Saint Augustine Overview
St. Augustine, Florida
St. Augustine is the oldest European-established settlement in the United States. Spanish explorer Juan Ponce de Leon landed nearby and claimed the land now known as Florida in the name of Spain in 1513. They had originally named the land La Florida, which means "Land of Flowers". The city was founded by Spanish explorer Pedro Menendez de Aviles in 1565. Sir Francis Drake and John Davis burnt the city to the ground in 1586 and 1665 respectively, but St. Augustine soon became strong enough to fend off such attacks. Florida was purchased by the United States from Spain in 1819; it seceded during the Civil War, during which St. Augustine was occupied by Union forces.
St. Augustine has a humid subtropical climate, with mild weather during winters and hot weather during summers. It is common for daily thunderstorms to erupt during a typical summer afternoon, due to the heating of the land and water, combined with extremely high humidity. Sometimes in the winter it can freeze, but rarely. Most rains come from June to September.
St. Augustine is located on a peninsula between two rivers, the San Sebastian and the Matanzas. Tourism forms the backbone of its economy, though a few industries also make a significant contribution to the citys yearly revenue.
The oldest landmark in St. Augustine is the Castillo de San Marcos is also its second oldest masonry fort in the United States, after the Castillo San Felipe del Morro in San Juan, Puerto Rico. Viewed from the air, it is seen to have the shape of a square with an arrowhead at each corner. It was first built in 1672 at the orders of Governor Francisco de la Guerra de la Vega to fend off the English privateer Robert Searles, who had been raiding the surrounding settlement. Since 1924, the fort has been a national monument.
The Cathedral Basilica, the oldest church in the state, was first built in 1565, burnt several times and rebuilt in its present form in 1797. It was designated a National Historic Landmark in 1970. The clay roof tiles and curving bell gables are characteristic of Spanish mission architecture.
Other attractions and landmarks in the city range from historical to touristy, and include the Fountain of Youth, Fort Matanzas National Monument and Ripleys Believe It or Not.
While most of the "tourist" sights and activities are in the central part of the historic district, St. Augustine includes a number of other vital neighborhoods. Crescent Beach, to the south, is a small community that stretches along a beautiful portion of the Florida coast. There is little economic development here, but people like to take part in boogie boarding, water boarding and other sea sports. Butler Beach figured prominently in black American history it was named for a black businessman and also has a park where many endangered species live. Other neighborhoods include City Center, College Park, Hilden and Moultrie Junction.
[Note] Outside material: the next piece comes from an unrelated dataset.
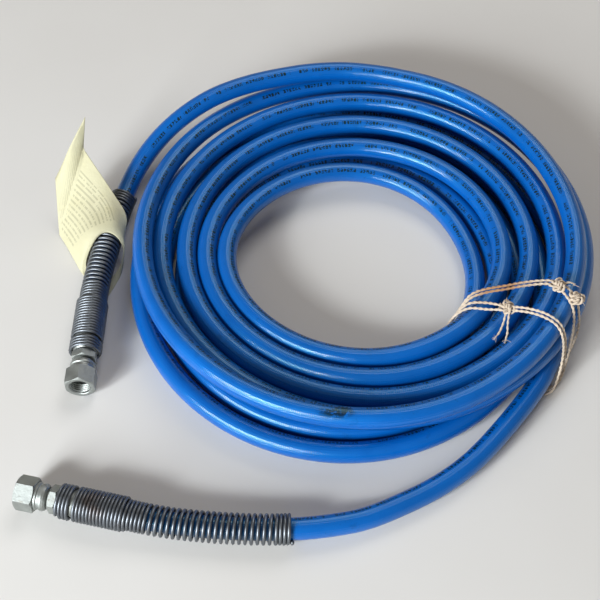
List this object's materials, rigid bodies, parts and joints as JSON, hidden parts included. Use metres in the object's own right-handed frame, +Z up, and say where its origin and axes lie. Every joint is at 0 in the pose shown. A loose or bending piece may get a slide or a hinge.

A variety of recreational activities take place in St. Augustine. There is Anastasia Watersports in the state park of the same name where visitors can rent a canoes, kayaks, pedal boats and sailboats. Guided tours are also conducted of the historic areas, including nightly walking tours and Flagley College Legacy.
Food and Dining
Restaurants of all kinds line the streets of St. Augustine. Casa Maya serves organic food (not "tex-mex") from the Yucatn peninsula, while Creekside Dinery features much local seafood. Those who like Asian or South African cuisine should check out the Old City House, and fans of European dishes will love Le Pavillion. Another great dining experience, Saltwater Cowboy, is in the midst of saltwater marshes!
Tourists can get around the city on the Augustine City Bus, the Sunshine Bus or the Old Town Trolley, all of which conduct tours of St. Augustine. So do the horse drawn coaches and trams that operate around town.